## Set problem
Reproduce the section of the listing that begins at the line containing "# Every object" and finishes at the line containing "cad_parts[node].hide_render = cad_parts[node].hide_viewport". Include both end lines and nothing beyond them.
── Given data ──
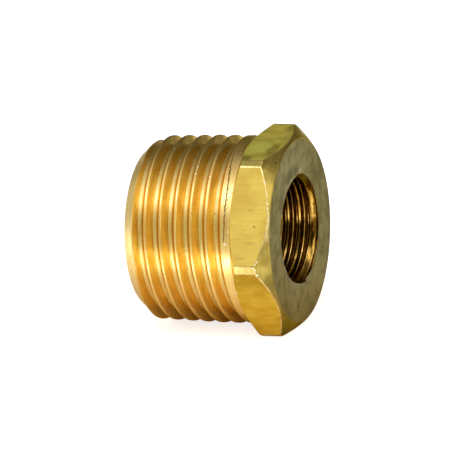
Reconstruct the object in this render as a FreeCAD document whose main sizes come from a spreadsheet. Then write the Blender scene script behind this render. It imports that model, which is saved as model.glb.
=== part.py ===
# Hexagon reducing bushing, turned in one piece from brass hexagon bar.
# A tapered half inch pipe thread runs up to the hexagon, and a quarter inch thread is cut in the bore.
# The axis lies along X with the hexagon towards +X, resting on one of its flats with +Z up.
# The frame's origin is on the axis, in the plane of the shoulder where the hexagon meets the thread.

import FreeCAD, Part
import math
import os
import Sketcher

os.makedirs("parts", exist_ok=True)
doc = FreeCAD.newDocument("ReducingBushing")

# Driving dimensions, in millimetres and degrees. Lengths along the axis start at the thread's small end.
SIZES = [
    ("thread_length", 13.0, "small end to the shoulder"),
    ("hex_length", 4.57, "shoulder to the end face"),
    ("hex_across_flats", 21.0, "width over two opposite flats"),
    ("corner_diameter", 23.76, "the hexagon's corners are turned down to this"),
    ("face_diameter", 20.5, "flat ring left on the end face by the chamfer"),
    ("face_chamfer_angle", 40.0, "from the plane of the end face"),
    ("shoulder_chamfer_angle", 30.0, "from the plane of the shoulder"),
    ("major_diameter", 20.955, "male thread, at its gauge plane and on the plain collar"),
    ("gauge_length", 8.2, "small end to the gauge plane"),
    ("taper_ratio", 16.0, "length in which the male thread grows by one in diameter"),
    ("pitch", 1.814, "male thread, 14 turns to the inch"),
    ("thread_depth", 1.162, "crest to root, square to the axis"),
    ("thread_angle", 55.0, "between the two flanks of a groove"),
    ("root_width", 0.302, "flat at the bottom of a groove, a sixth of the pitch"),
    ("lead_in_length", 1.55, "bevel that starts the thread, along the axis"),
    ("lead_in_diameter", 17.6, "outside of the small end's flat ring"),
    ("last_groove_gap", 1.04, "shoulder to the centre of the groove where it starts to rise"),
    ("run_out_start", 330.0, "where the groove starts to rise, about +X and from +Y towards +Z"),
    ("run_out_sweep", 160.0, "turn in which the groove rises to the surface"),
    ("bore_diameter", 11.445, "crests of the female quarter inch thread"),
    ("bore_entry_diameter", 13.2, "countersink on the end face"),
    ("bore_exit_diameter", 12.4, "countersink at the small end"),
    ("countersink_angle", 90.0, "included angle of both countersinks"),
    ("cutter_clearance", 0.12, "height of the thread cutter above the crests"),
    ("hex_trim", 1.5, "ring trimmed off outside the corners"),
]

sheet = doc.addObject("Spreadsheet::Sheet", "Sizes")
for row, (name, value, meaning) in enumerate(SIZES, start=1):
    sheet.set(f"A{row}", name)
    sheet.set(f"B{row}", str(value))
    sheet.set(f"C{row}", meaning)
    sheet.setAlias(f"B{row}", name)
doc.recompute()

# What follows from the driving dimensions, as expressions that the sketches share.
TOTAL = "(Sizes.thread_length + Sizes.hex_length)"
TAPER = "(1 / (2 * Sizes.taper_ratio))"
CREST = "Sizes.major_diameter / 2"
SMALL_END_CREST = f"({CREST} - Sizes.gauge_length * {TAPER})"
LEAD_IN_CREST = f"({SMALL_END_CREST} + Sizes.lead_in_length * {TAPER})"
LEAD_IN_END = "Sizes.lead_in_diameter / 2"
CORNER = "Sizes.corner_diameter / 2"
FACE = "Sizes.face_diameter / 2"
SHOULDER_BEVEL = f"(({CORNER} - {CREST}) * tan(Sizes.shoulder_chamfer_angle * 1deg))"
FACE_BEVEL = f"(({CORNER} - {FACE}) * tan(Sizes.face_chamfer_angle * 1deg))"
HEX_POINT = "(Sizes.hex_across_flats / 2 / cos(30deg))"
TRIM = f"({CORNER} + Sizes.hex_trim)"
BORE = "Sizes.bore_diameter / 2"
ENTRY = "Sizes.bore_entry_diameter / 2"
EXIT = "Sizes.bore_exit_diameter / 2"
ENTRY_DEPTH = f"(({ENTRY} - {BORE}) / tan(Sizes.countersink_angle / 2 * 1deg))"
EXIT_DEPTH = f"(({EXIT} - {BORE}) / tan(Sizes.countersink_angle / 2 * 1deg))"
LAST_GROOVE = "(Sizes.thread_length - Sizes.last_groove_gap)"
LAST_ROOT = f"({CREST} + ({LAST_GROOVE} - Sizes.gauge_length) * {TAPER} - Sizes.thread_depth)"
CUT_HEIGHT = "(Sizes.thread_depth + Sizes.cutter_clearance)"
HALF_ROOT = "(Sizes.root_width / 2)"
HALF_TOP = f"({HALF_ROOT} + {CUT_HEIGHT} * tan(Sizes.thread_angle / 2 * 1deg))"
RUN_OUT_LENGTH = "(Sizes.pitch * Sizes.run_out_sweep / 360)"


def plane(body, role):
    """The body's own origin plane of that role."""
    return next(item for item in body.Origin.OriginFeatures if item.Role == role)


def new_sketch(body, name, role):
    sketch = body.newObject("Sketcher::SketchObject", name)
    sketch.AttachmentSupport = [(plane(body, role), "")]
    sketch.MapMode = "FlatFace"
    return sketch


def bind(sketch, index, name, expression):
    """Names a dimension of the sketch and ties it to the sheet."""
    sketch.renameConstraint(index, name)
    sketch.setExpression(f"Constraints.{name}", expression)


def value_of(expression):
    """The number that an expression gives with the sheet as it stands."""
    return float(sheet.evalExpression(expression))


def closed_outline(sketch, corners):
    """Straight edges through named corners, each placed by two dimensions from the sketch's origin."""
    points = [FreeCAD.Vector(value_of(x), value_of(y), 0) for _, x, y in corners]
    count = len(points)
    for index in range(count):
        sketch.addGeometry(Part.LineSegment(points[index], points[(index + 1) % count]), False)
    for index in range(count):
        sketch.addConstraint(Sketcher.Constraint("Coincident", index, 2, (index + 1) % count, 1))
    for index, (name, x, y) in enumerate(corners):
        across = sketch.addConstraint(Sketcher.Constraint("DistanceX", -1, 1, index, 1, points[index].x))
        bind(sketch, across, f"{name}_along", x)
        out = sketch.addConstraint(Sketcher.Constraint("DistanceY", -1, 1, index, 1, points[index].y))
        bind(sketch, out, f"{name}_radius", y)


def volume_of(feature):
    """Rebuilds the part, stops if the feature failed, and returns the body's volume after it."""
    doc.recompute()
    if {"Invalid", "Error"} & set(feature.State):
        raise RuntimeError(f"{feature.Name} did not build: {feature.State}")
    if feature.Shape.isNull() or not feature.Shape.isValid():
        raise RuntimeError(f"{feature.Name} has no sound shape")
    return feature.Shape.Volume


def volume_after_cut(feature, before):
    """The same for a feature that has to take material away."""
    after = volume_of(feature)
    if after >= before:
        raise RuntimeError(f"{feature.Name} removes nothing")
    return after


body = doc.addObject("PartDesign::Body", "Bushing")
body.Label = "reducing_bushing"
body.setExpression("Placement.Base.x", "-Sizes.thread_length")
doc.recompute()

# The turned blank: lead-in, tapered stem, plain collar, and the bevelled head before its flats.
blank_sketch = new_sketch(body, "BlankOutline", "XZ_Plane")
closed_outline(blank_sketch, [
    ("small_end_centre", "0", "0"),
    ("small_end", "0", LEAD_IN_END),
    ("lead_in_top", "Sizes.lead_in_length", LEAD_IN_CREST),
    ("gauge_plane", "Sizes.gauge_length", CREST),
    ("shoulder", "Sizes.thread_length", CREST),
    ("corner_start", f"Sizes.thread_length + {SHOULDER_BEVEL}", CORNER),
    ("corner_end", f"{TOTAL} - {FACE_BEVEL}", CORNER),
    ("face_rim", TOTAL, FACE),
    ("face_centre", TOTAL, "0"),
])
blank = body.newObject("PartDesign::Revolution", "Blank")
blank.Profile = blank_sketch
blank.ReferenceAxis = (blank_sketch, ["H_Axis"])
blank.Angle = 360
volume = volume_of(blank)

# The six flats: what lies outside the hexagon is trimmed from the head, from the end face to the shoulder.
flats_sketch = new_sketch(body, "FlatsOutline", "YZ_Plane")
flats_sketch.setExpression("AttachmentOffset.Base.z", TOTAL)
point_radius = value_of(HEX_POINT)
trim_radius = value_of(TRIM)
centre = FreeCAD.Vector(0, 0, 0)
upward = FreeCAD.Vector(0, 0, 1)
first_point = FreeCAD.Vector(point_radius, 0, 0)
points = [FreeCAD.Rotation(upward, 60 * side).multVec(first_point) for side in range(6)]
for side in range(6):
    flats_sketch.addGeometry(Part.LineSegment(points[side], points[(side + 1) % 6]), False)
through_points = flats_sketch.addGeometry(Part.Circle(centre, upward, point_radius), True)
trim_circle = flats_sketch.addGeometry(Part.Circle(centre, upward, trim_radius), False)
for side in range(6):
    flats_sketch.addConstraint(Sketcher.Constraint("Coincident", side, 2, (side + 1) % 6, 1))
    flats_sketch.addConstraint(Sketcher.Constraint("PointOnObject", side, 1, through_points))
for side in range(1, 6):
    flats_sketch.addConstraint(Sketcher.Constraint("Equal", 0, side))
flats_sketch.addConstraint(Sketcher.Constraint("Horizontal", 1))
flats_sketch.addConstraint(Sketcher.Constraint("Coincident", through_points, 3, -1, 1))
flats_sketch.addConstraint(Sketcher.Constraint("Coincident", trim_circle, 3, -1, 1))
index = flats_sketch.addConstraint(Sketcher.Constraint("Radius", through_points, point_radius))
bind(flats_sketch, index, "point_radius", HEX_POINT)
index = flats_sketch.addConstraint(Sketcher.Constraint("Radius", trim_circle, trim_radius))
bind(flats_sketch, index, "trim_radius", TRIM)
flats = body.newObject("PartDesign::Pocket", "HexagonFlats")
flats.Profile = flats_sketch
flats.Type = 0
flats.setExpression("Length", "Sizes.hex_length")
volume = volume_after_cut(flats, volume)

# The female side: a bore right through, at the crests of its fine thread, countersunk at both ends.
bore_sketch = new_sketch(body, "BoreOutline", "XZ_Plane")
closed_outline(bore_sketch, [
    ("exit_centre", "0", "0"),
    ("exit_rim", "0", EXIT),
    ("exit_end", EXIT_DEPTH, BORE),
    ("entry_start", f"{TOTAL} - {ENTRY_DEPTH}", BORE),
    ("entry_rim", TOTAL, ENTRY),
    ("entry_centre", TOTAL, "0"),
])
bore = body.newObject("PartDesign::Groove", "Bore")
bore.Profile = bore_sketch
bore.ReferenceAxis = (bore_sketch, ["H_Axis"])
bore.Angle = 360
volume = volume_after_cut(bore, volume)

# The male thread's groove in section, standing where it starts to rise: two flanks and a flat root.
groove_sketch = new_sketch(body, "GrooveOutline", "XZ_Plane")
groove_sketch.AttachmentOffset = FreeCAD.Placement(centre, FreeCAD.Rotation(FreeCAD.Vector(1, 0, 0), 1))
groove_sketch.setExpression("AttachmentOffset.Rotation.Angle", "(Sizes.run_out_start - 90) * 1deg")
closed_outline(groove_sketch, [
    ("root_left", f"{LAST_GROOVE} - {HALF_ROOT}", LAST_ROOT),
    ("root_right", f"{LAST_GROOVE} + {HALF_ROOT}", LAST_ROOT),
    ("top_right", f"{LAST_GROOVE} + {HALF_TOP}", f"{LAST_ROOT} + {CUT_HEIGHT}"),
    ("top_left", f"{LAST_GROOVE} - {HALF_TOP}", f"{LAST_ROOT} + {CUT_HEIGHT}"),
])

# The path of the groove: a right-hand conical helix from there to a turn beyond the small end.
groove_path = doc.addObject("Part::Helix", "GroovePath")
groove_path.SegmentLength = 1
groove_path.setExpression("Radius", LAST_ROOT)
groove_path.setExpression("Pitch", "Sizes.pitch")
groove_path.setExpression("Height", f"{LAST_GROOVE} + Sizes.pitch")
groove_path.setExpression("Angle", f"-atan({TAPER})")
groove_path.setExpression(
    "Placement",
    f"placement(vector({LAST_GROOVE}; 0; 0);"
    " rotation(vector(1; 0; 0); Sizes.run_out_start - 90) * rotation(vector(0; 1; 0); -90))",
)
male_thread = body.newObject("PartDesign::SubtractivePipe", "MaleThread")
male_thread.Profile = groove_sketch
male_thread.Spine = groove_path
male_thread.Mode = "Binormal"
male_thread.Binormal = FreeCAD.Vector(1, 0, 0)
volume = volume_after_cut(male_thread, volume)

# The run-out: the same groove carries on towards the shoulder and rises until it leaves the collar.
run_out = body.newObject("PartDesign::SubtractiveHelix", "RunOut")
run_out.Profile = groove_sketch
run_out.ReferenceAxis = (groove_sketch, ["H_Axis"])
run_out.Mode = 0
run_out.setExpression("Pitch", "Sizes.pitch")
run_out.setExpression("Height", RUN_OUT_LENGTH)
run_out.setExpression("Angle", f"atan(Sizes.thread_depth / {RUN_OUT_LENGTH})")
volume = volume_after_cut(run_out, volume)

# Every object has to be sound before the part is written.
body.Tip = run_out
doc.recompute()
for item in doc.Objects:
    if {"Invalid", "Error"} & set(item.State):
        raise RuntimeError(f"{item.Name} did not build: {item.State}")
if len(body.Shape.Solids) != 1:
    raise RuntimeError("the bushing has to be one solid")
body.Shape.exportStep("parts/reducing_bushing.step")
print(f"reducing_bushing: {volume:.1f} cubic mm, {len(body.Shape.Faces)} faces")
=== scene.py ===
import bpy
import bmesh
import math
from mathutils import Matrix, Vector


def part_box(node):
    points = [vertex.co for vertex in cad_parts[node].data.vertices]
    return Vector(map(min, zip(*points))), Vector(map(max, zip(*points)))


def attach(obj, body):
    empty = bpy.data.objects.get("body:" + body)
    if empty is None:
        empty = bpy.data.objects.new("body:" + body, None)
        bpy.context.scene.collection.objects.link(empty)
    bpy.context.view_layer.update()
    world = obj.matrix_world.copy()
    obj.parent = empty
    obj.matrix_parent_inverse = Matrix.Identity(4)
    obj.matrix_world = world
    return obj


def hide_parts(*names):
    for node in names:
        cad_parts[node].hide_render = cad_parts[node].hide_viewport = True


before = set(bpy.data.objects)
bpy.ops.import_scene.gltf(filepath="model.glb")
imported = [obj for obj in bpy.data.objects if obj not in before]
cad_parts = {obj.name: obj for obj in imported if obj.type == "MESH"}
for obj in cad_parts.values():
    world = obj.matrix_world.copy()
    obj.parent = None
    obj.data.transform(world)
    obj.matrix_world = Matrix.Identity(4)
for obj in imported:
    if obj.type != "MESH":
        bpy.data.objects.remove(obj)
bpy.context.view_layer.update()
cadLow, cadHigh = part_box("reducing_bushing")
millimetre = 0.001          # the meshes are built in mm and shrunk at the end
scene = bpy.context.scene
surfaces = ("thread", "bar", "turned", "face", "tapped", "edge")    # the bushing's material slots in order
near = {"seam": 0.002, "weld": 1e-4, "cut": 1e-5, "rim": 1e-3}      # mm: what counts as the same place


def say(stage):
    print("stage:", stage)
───
## Problem solution
# Every object has to be sound before the part is written.
body.Tip = run_out
doc.recompute()
for item in doc.Objects:
    if {"Invalid", "Error"} & set(item.State):
        raise RuntimeError(f"{item.Name} did not build: {item.State}")
if len(body.Shape.Solids) != 1:
    raise RuntimeError("the bushing has to be one solid")
body.Shape.exportStep("parts/reducing_bushing.step")
print(f"reducing_bushing: {volume:.1f} cubic mm, {len(body.Shape.Faces)} faces")
=== scene.py ===
import bpy
import bmesh
import math
from mathutils import Matrix, Vector


def part_box(node):
    points = [vertex.co for vertex in cad_parts[node].data.vertices]
    return Vector(map(min, zip(*points))), Vector(map(max, zip(*points)))


def attach(obj, body):
    empty = bpy.data.objects.get("body:" + body)
    if empty is None:
        empty = bpy.data.objects.new("body:" + body, None)
        bpy.context.scene.collection.objects.link(empty)
    bpy.context.view_layer.update()
    world = obj.matrix_world.copy()
    obj.parent = empty
    obj.matrix_parent_inverse = Matrix.Identity(4)
    obj.matrix_world = world
    return obj


def hide_parts(*names):
    for node in names:
        cad_parts[node].hide_render = cad_parts[node].hide_viewport = True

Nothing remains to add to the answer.